Nie ma uniwersalnej odpowiedzi na takie pytanie, gdyż wysokość świadczeń zależy od zbyt wielu zmiennych. Pewne jest to, że rezygnacja z OFE może zmienić sposób obliczania emerytury.

Jeśli zainteresowana pozostanie w OFE, to w wieku 60 lat będzie mogła się ubiegać o emeryturę – obliczaną na nowych zasadach. Będzie się ona składała z części z ZUS – obliczonej jako iloraz sumy zwaloryzowanych składek i kapitału początkowego oraz średniej dalszej trwania życia w miesiącach.

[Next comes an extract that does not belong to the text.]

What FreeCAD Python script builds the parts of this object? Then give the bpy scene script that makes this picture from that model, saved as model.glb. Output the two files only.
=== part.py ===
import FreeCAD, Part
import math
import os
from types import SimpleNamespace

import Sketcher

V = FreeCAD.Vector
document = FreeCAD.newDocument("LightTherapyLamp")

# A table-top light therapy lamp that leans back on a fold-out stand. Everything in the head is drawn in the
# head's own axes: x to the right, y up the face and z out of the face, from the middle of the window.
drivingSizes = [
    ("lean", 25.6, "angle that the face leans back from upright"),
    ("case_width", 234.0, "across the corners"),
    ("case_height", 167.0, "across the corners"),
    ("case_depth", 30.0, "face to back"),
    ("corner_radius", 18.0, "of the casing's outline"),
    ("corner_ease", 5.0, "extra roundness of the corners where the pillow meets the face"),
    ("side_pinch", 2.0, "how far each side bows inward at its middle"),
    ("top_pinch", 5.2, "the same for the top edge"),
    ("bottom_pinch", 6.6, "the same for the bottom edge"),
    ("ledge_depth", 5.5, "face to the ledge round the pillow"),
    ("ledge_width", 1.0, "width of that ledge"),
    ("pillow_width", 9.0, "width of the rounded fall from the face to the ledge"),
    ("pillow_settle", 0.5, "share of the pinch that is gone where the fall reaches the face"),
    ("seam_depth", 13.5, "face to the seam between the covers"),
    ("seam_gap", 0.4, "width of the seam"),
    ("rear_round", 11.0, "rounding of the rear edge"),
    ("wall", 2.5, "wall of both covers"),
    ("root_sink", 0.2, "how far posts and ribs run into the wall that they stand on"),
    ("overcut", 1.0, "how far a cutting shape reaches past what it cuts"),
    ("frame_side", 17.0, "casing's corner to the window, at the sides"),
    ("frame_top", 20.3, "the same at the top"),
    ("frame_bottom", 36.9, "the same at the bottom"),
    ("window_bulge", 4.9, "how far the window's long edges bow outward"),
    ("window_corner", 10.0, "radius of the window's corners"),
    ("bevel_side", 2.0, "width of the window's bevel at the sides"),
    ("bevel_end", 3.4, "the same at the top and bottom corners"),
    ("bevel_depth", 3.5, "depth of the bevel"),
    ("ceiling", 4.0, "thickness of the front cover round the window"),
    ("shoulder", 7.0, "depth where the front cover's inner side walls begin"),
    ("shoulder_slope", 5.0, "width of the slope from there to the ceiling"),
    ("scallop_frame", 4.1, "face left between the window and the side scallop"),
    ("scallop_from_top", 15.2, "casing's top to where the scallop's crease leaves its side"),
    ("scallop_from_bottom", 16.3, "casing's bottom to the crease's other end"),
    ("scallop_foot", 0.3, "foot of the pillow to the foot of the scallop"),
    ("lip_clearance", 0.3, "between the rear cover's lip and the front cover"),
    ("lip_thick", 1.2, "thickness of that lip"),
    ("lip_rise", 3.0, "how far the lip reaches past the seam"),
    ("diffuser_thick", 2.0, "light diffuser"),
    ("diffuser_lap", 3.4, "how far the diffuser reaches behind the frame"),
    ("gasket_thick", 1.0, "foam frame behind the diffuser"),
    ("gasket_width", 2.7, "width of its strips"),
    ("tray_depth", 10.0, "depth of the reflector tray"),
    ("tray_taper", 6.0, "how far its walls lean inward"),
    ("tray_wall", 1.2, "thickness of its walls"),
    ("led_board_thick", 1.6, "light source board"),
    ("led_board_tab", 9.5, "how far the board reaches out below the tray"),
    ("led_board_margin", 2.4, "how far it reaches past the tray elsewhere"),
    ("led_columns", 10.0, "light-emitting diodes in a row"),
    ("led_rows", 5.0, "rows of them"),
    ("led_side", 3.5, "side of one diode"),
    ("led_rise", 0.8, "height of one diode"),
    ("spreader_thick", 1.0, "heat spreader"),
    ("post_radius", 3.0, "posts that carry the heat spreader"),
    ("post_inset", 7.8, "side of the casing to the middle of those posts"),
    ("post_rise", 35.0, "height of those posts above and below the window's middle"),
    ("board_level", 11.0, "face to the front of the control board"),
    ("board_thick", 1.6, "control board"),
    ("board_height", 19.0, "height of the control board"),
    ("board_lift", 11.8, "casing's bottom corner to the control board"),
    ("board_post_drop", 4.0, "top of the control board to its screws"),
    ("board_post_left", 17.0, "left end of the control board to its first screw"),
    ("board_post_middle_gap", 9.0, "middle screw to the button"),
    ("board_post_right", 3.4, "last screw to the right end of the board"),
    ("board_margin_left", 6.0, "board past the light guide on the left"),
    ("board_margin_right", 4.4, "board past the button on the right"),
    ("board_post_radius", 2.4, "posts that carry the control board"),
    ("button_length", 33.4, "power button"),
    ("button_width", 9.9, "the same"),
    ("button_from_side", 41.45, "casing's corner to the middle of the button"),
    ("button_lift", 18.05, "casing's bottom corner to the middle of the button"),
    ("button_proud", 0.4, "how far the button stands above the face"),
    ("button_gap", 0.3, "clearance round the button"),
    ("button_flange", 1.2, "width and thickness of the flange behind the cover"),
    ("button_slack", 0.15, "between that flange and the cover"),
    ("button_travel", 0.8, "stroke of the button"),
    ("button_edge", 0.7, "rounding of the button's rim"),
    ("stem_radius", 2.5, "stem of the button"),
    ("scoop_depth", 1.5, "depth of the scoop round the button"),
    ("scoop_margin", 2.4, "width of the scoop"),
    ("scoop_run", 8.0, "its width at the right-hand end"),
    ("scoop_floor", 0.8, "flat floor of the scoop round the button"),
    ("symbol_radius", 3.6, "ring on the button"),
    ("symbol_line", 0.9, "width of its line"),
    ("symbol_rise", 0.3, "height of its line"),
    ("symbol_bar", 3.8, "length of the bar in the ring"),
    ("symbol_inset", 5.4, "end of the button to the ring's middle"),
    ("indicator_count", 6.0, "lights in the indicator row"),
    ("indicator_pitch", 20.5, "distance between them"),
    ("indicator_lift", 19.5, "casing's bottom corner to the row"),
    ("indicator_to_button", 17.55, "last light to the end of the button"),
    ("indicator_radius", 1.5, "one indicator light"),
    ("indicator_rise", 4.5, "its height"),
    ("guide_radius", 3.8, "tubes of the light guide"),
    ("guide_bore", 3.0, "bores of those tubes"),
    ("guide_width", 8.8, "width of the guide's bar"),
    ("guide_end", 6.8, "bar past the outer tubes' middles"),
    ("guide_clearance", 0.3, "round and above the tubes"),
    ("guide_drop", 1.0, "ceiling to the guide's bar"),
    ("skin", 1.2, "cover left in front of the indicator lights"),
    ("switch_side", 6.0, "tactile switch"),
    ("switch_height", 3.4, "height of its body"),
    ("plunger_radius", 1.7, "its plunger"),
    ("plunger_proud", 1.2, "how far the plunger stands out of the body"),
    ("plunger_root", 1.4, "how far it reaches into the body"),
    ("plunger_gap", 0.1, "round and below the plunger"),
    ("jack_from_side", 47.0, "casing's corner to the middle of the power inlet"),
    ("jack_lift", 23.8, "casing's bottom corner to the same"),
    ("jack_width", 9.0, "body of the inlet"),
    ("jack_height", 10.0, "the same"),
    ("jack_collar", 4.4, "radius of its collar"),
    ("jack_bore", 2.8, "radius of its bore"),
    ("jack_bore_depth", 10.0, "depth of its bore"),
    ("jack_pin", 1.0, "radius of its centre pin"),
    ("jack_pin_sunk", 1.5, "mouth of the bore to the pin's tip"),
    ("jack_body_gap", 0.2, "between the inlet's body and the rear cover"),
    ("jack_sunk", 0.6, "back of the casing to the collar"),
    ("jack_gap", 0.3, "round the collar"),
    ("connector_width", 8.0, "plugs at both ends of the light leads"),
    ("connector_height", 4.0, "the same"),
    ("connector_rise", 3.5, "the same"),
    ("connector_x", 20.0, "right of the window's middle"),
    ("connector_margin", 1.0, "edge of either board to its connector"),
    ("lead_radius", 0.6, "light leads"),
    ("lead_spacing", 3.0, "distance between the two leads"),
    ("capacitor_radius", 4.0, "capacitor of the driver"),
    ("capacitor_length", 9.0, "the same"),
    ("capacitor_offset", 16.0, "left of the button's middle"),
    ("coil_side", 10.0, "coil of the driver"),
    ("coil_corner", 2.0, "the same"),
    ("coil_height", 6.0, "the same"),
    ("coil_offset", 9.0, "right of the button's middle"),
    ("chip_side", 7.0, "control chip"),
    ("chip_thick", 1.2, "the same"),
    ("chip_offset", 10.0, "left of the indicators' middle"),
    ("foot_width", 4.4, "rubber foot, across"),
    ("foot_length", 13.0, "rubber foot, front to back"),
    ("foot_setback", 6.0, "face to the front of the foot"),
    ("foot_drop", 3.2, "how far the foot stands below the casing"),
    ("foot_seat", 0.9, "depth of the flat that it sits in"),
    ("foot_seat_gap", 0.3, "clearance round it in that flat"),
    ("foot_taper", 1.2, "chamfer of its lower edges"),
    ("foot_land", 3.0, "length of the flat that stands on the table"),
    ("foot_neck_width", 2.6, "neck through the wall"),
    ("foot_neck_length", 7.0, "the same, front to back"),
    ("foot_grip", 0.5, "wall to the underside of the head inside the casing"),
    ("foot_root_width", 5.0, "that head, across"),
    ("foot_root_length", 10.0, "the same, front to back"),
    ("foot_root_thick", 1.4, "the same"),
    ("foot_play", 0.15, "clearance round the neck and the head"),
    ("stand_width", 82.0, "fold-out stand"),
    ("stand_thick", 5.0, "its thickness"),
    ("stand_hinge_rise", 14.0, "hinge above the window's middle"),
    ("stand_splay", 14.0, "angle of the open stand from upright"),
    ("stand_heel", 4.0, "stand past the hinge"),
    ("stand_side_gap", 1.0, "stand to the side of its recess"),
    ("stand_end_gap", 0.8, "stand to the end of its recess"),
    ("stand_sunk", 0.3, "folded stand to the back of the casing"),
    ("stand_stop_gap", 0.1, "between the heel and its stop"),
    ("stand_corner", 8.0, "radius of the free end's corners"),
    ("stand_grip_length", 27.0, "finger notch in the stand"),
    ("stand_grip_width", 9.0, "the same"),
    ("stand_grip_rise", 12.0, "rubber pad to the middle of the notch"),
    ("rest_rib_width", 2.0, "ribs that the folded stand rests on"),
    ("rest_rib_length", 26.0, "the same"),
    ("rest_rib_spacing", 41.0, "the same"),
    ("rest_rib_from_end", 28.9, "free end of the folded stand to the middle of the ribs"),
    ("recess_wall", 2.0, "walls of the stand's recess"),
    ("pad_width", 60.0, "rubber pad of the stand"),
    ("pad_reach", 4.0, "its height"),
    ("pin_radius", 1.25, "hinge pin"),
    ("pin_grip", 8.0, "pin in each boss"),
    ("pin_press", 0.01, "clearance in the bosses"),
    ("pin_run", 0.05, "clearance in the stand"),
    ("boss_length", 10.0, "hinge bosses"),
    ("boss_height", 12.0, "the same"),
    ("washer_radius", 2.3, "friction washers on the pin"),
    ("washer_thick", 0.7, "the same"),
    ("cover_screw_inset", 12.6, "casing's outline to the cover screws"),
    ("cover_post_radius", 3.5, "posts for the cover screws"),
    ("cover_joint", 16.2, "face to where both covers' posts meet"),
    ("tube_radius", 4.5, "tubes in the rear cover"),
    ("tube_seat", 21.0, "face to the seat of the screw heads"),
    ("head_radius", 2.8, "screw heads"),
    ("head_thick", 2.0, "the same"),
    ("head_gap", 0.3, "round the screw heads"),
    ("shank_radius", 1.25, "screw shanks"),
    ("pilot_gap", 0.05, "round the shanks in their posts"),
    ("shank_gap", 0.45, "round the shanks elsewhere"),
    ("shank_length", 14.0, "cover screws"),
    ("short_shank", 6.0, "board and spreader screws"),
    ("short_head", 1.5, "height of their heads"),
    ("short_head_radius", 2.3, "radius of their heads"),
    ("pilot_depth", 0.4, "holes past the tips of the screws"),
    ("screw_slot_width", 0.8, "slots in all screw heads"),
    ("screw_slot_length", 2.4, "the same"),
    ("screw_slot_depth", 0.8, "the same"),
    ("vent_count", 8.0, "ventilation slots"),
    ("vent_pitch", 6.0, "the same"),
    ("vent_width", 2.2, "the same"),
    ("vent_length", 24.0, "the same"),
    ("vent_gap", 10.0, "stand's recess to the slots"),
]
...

Jeśli zainteresowana zgromadziła na koncie w OFE wystarczającą liczbę środków (tzn. dwudziestokrotność kwoty dodatku pielęgnacyjnego, która od 1 marca 2010 r. do 28 lutego 2011 r. wynosi 3622 zł), to otrzyma także okresową emeryturę kapitałową (z II filara). Jeśli kwota ta jest niższa, to środki zgromadzone w OFE wrócą do ZUS.

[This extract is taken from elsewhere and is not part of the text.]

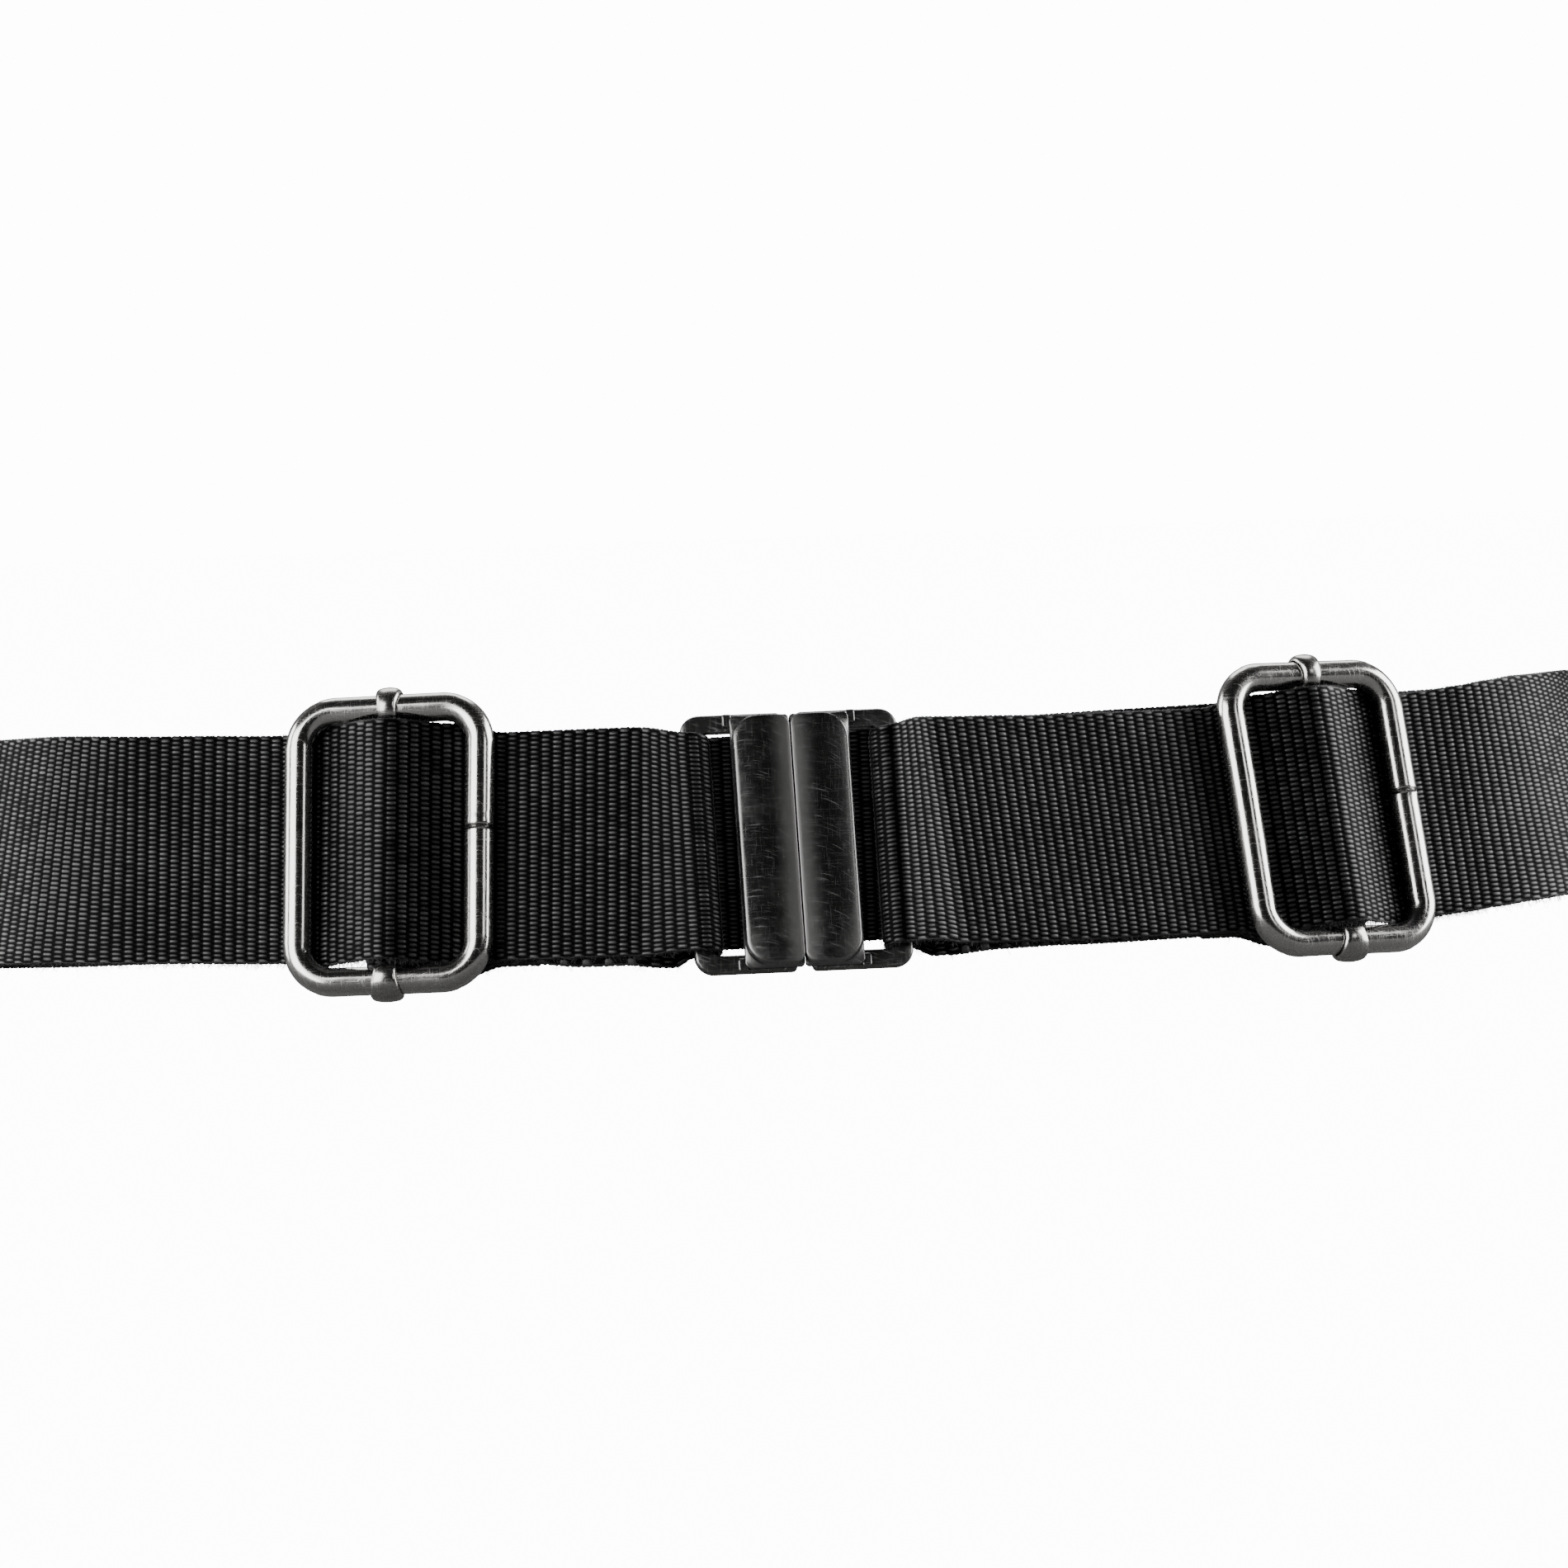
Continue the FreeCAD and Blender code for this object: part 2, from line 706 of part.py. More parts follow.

Jeśli zaś zainteresowana zrezygnuje z OFE – może to zrobić, składając wniosek o przekazanie środków zgromadzonych w OFE za pośrednictwem ZUS na dochody budżetu państwa – to wówczas otrzyma emeryturę tylko z ZUS. Będzie ona wyliczoną w całości według nowych zasad albo jako mieszana (55 proc. emerytury liczonej po staremu i 45 proc. po nowemu) – w zależności od tego, co będzie dla zainteresowanej korzystniejsze.